[The task]
Copy every line of the listing exactly.

= = =

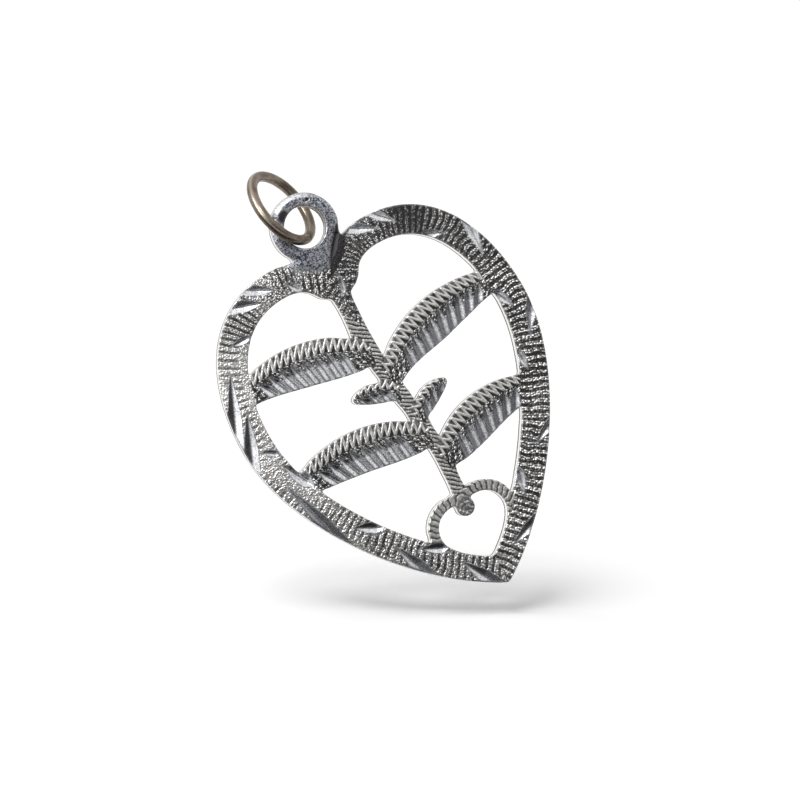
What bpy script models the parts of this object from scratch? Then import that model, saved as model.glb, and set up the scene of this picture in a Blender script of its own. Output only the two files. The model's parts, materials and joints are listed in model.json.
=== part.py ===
"""Heart pendant: a pierced, chased silver heart on a jump ring.

The heart is one sheet, sawn and filed to shape: a frame band, a leafy sprig inside
it, a small open heart in its tip and an eye above its cleft. The jump ring is bent
wire with butted ends. It passes through the eye and takes the chain.

The world origin is the centre of the jump ring, where the chain passes. +Z is up as
the pendant is worn and -Y is the chased front. Outlines are drawn in the plane of the
sheet as (x, z), measured from the centre of the eye.
"""

import math

import bmesh
import bpy
import numpy as np
from mathutils import Vector
from mathutils.geometry import delaunay_2d_cdt

MM = 0.001

# The heart's frame
HEART_WIDTH = 24.9 * MM
HEART_HEIGHT = 29.1 * MM
LOBE_DROP = 1.5 * MM
CLEFT_DEPTH = 2.1 * MM
BAND_WIDTH = 2.25 * MM
PLATE_THICKNESS = 1.0 * MM
RIM_CHAMFER = 0.09 * MM
CORNER_RADIUS = 0.16 * MM

# The eye that takes the jump ring
EYE_OUTER = 5.2 * MM
EYE_HOLE = 3.15 * MM
TAB_WIDTH = 4.2 * MM

# The small open heart in the tip, with the bead in its notch
SMALL_WIDTH = 5.7 * MM
SMALL_HEIGHT = 4.75 * MM
SMALL_CLEFT = 0.9 * MM
SMALL_BAND = 0.85 * MM
TIP_WALL = 2.35 * MM
BEAD = 1.5 * MM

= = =

[Solution to this problem]
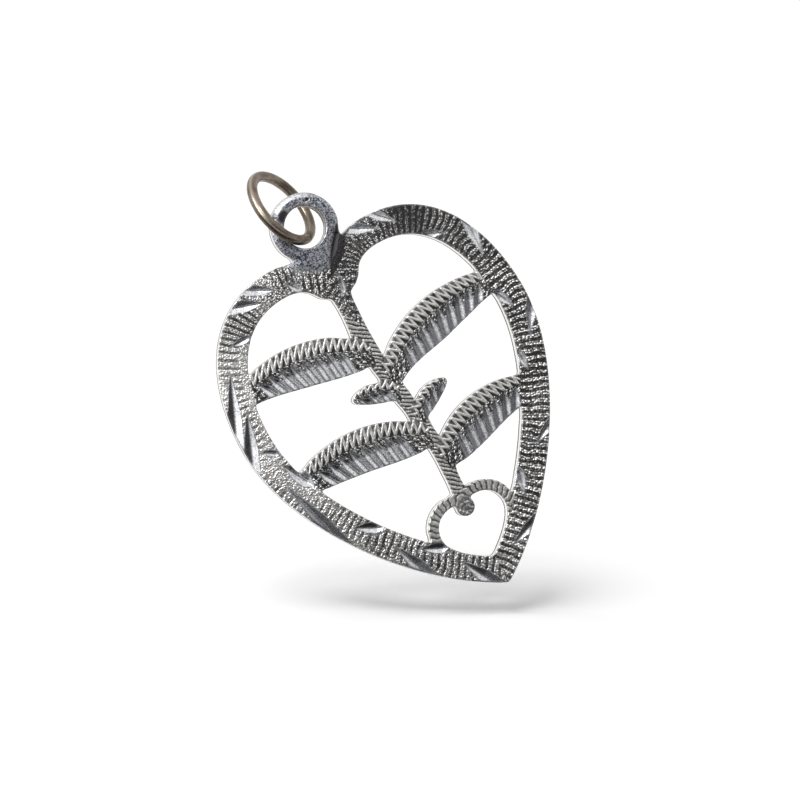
What bpy script models the parts of this object from scratch? Then import that model, saved as model.glb, and set up the scene of this picture in a Blender script of its own. Output only the two files. The model's parts, materials and joints are listed in model.json.
=== part.py ===
"""Heart pendant: a pierced, chased silver heart on a jump ring.

The heart is one sheet, sawn and filed to shape: a frame band, a leafy sprig inside
it, a small open heart in its tip and an eye above its cleft. The jump ring is bent
wire with butted ends. It passes through the eye and takes the chain.

The world origin is the centre of the jump ring, where the chain passes. +Z is up as
the pendant is worn and -Y is the chased front. Outlines are drawn in the plane of the
sheet as (x, z), measured from the centre of the eye.
"""

import math

import bmesh
import bpy
import numpy as np
from mathutils import Vector
from mathutils.geometry import delaunay_2d_cdt

MM = 0.001

# The heart's frame
HEART_WIDTH = 24.9 * MM
HEART_HEIGHT = 29.1 * MM
LOBE_DROP = 1.5 * MM
CLEFT_DEPTH = 2.1 * MM
BAND_WIDTH = 2.25 * MM
PLATE_THICKNESS = 1.0 * MM
RIM_CHAMFER = 0.09 * MM
CORNER_RADIUS = 0.16 * MM

# The eye that takes the jump ring
EYE_OUTER = 5.2 * MM
EYE_HOLE = 3.15 * MM
TAB_WIDTH = 4.2 * MM

# The small open heart in the tip, with the bead in its notch
SMALL_WIDTH = 5.7 * MM
SMALL_HEIGHT = 4.75 * MM
SMALL_CLEFT = 0.9 * MM
SMALL_BAND = 0.85 * MM
TIP_WALL = 2.35 * MM
BEAD = 1.5 * MM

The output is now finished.